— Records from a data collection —

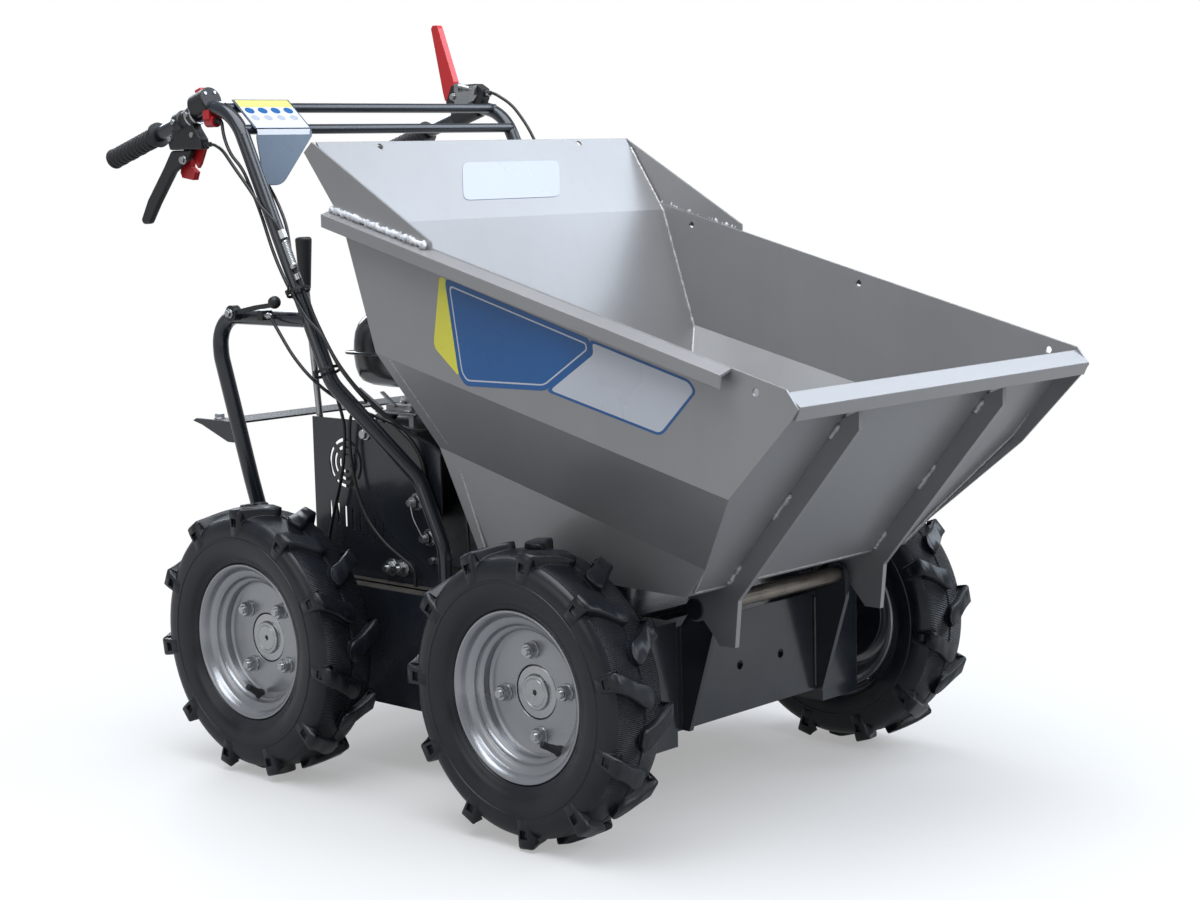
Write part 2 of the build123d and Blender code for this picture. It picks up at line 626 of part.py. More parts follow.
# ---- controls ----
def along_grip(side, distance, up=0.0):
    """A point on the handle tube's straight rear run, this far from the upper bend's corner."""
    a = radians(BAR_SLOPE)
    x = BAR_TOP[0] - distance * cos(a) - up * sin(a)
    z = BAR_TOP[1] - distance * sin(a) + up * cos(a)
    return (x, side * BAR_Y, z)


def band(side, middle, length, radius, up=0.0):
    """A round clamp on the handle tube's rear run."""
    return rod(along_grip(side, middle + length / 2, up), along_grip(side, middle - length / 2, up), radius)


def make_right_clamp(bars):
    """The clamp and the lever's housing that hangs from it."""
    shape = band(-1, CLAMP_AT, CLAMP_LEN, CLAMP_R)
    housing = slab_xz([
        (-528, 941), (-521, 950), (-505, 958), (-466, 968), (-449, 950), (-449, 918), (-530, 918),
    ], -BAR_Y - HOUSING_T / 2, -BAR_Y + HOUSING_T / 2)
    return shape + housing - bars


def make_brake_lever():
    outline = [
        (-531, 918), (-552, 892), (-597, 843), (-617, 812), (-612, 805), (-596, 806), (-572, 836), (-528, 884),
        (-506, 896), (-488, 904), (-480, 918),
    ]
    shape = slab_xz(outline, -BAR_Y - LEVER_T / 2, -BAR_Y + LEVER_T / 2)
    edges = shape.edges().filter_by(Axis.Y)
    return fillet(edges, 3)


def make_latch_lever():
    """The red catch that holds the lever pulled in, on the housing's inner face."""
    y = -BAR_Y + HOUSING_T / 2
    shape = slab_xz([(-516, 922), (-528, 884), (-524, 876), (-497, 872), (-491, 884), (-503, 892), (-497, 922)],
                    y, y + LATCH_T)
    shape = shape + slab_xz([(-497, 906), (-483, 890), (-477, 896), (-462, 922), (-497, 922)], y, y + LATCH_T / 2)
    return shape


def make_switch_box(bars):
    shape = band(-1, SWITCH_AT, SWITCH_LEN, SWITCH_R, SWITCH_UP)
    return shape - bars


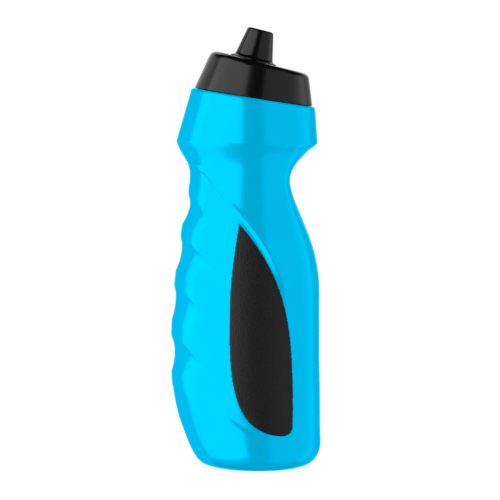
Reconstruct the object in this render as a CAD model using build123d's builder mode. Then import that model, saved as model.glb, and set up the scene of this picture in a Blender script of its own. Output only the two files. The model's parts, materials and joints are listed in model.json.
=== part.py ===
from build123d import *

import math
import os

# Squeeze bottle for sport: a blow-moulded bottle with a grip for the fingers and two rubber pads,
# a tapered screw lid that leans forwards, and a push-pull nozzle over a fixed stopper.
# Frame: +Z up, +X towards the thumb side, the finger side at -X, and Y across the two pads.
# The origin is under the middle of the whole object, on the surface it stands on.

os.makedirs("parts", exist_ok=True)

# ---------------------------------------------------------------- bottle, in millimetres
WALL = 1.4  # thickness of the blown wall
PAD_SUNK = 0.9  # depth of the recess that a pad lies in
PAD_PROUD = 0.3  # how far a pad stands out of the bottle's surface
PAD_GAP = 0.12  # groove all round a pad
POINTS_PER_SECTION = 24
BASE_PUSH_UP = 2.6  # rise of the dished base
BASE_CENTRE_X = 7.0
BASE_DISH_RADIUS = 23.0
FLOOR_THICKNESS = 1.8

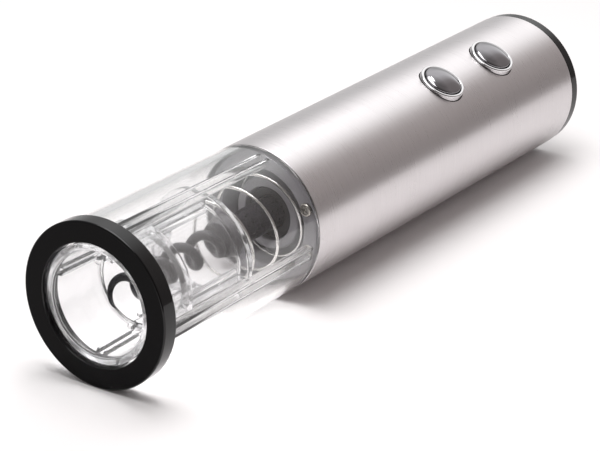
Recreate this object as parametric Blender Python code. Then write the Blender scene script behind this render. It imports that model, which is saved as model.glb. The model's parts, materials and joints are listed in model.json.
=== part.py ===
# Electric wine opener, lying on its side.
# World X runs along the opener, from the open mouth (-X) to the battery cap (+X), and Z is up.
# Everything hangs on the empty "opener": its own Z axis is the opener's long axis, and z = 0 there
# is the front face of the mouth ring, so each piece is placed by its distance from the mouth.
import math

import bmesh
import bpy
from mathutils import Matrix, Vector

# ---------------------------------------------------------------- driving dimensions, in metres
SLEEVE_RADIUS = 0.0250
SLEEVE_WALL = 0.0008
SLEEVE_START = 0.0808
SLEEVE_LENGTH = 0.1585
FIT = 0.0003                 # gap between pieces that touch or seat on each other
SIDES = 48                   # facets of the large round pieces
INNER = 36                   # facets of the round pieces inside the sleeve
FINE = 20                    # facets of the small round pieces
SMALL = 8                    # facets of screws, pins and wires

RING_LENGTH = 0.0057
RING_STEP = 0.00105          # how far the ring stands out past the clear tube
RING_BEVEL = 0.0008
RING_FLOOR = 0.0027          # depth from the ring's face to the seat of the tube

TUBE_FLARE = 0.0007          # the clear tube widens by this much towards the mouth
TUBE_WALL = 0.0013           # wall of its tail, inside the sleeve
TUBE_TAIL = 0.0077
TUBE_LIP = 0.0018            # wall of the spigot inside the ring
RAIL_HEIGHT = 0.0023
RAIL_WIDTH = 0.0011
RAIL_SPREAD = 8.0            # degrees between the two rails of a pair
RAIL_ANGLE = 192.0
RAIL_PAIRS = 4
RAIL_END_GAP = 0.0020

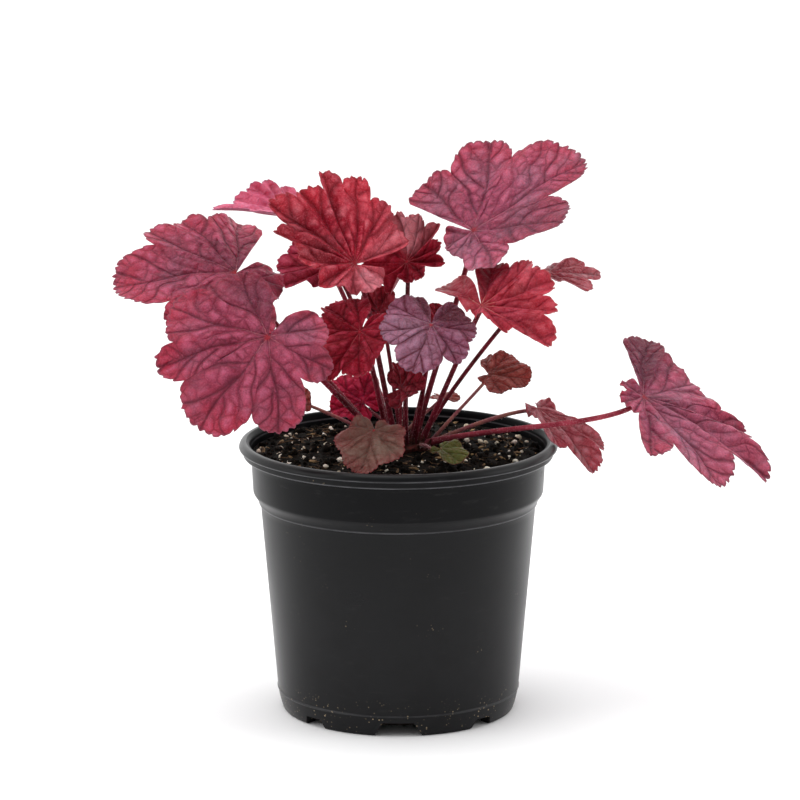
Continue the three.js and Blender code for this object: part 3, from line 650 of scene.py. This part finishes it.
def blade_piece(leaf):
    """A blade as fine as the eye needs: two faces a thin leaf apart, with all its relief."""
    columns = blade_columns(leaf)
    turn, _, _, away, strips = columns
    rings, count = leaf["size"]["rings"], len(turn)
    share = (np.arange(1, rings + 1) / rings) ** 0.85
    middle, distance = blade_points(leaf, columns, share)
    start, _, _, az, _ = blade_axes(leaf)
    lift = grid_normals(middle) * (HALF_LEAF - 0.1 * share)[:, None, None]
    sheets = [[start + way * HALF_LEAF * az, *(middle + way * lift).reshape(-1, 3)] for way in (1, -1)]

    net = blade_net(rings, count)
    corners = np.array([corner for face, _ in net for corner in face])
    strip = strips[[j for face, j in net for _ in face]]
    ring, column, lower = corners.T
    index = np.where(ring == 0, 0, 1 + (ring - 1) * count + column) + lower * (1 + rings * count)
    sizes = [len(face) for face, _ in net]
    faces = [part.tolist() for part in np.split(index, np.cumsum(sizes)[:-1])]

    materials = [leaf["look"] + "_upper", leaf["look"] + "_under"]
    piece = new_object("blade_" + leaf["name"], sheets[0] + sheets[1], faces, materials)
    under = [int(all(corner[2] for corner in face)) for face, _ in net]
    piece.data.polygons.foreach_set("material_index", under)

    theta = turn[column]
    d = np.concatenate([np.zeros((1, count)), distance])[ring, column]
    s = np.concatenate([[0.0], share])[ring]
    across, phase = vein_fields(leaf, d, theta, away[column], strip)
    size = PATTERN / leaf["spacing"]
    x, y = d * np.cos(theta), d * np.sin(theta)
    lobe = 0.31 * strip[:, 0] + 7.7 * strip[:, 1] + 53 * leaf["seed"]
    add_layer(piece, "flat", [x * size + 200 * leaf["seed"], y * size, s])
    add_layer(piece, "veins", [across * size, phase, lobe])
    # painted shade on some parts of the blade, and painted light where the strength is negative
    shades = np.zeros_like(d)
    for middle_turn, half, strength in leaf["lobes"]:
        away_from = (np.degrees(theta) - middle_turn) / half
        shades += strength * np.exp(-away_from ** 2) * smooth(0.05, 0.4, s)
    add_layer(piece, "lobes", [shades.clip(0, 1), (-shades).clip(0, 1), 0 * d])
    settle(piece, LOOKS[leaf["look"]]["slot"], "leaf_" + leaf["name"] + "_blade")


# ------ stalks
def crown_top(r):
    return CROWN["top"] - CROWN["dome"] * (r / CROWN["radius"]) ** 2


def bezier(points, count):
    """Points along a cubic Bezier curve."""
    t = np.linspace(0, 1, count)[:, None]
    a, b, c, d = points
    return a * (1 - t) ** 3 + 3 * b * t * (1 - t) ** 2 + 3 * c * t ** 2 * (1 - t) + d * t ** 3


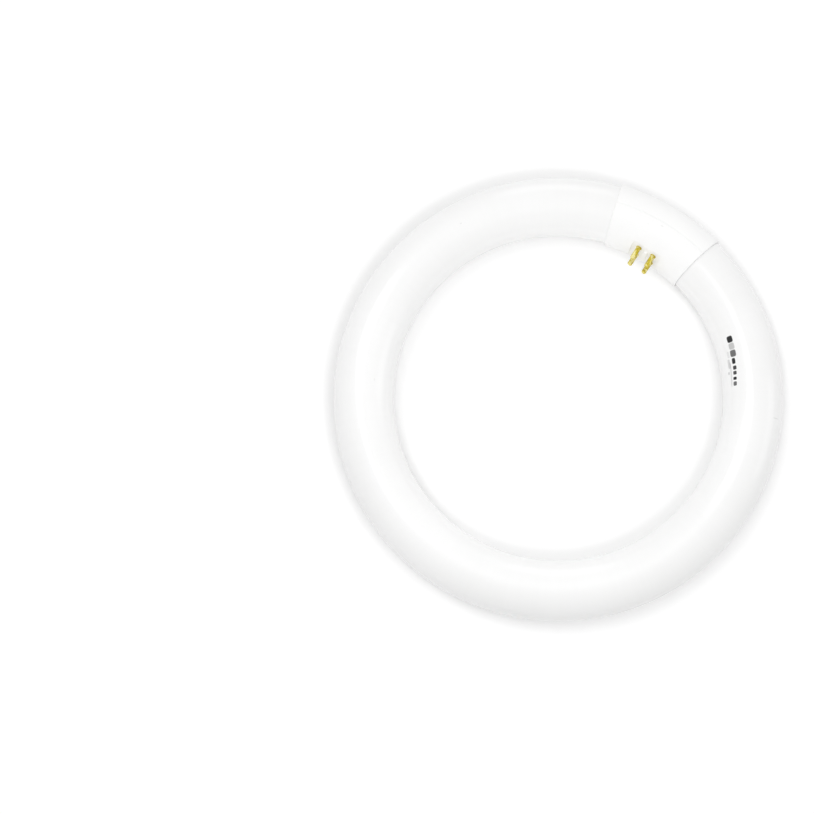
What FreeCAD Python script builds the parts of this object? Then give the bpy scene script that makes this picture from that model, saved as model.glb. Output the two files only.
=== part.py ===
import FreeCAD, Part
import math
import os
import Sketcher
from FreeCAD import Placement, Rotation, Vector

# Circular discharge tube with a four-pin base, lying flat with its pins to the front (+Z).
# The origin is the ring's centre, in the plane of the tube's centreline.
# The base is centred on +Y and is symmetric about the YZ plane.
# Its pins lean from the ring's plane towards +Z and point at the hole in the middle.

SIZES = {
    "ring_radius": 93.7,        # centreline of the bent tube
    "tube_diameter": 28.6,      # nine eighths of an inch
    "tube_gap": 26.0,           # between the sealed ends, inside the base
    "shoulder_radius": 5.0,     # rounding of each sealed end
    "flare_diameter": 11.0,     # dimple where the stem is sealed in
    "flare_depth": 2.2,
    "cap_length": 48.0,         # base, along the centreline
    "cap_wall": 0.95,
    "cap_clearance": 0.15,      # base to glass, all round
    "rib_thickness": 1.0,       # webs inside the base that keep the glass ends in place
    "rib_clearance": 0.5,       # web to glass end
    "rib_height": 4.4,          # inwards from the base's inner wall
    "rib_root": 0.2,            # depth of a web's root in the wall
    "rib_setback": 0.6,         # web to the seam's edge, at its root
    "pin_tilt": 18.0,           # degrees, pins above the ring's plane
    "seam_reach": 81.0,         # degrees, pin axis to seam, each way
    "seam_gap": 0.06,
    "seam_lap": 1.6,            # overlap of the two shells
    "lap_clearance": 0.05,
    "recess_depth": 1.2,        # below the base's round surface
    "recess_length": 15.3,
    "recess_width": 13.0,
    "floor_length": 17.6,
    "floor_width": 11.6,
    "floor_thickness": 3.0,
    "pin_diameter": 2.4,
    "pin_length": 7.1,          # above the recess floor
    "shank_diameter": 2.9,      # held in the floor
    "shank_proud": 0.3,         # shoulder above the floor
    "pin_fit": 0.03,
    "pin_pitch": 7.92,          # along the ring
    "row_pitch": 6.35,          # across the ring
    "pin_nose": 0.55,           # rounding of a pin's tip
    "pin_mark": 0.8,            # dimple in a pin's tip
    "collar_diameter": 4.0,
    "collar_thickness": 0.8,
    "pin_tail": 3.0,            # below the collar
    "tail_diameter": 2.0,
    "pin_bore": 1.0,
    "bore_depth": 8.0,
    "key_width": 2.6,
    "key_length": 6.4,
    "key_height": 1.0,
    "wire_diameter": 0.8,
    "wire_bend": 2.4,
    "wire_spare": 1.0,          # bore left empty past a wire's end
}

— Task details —
Please copy exactly the lines from the first line of the records above through the line containing "return shape - bars", including both, and nothing more.

— Complete answer —
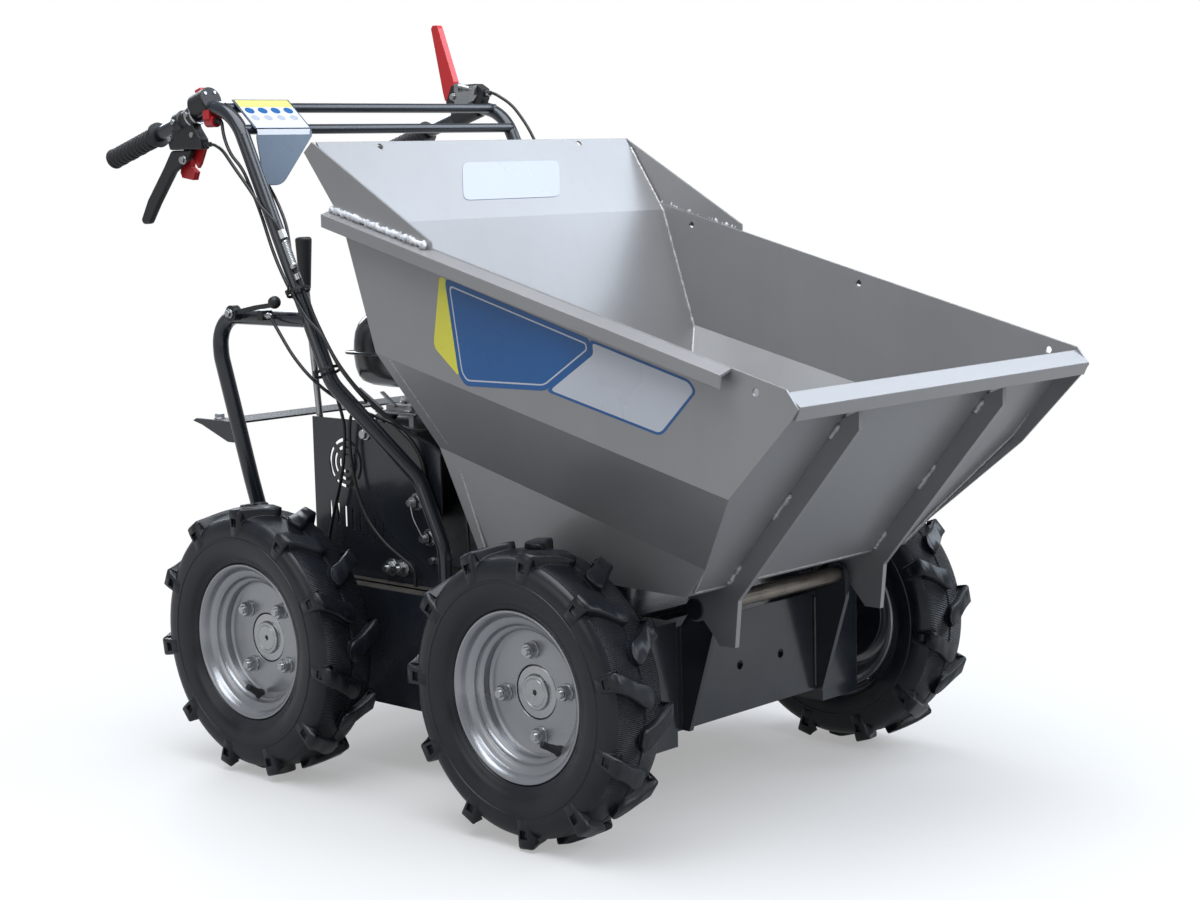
Write part 2 of the build123d and Blender code for this picture. It picks up at line 626 of part.py. More parts follow.
# ---- controls ----
def along_grip(side, distance, up=0.0):
    """A point on the handle tube's straight rear run, this far from the upper bend's corner."""
    a = radians(BAR_SLOPE)
    x = BAR_TOP[0] - distance * cos(a) - up * sin(a)
    z = BAR_TOP[1] - distance * sin(a) + up * cos(a)
    return (x, side * BAR_Y, z)


def band(side, middle, length, radius, up=0.0):
    """A round clamp on the handle tube's rear run."""
    return rod(along_grip(side, middle + length / 2, up), along_grip(side, middle - length / 2, up), radius)


def make_right_clamp(bars):
    """The clamp and the lever's housing that hangs from it."""
    shape = band(-1, CLAMP_AT, CLAMP_LEN, CLAMP_R)
    housing = slab_xz([
        (-528, 941), (-521, 950), (-505, 958), (-466, 968), (-449, 950), (-449, 918), (-530, 918),
    ], -BAR_Y - HOUSING_T / 2, -BAR_Y + HOUSING_T / 2)
    return shape + housing - bars


def make_brake_lever():
    outline = [
        (-531, 918), (-552, 892), (-597, 843), (-617, 812), (-612, 805), (-596, 806), (-572, 836), (-528, 884),
        (-506, 896), (-488, 904), (-480, 918),
    ]
    shape = slab_xz(outline, -BAR_Y - LEVER_T / 2, -BAR_Y + LEVER_T / 2)
    edges = shape.edges().filter_by(Axis.Y)
    return fillet(edges, 3)


def make_latch_lever():
    """The red catch that holds the lever pulled in, on the housing's inner face."""
    y = -BAR_Y + HOUSING_T / 2
    shape = slab_xz([(-516, 922), (-528, 884), (-524, 876), (-497, 872), (-491, 884), (-503, 892), (-497, 922)],
                    y, y + LATCH_T)
    shape = shape + slab_xz([(-497, 906), (-483, 890), (-477, 896), (-462, 922), (-497, 922)], y, y + LATCH_T / 2)
    return shape


def make_switch_box(bars):
    shape = band(-1, SWITCH_AT, SWITCH_LEN, SWITCH_R, SWITCH_UP)
    return shape - bars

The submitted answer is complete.